Móricz Zsigmond

Móricz Zsigmond (1879 to 1942) was the leading realist novelist of modern Hungarian literature, a chronicler of village and provincial life whose work reshaped Hungarian prose fiction. Számadó records him among György Rauscher’s sitters (/bibliography#szamado-2019, pp. 17-33).

Who he was

Móricz wrote novels and stories of unsparing social realism, among them Sárarany, Az Isten háta mögött, and the Erdély trilogy, and was, with Babits, a central figure of the Nyugat circle.
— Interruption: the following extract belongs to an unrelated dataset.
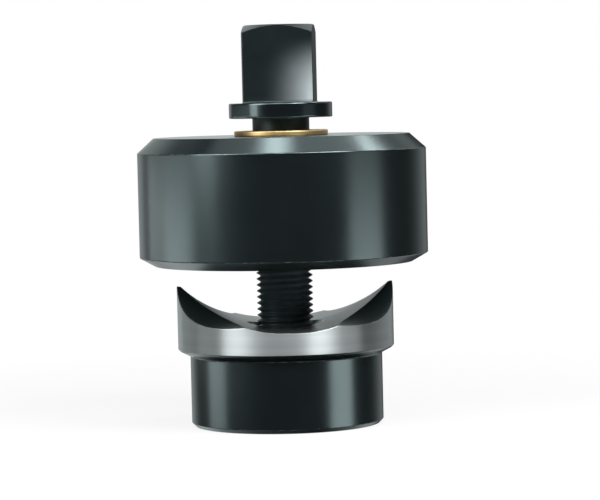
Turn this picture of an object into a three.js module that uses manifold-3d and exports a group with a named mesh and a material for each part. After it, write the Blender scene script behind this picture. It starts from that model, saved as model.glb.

His fiction gave the Hungarian peasantry and provincial gentry a place at the centre of the national literature.

The connection to Rauscher

Móricz belongs to the group of writers and intellectuals Rauscher portrayed in his Hungarian years (see /biography/hungarian-years), and is named among the sitters in Számadó’s survey.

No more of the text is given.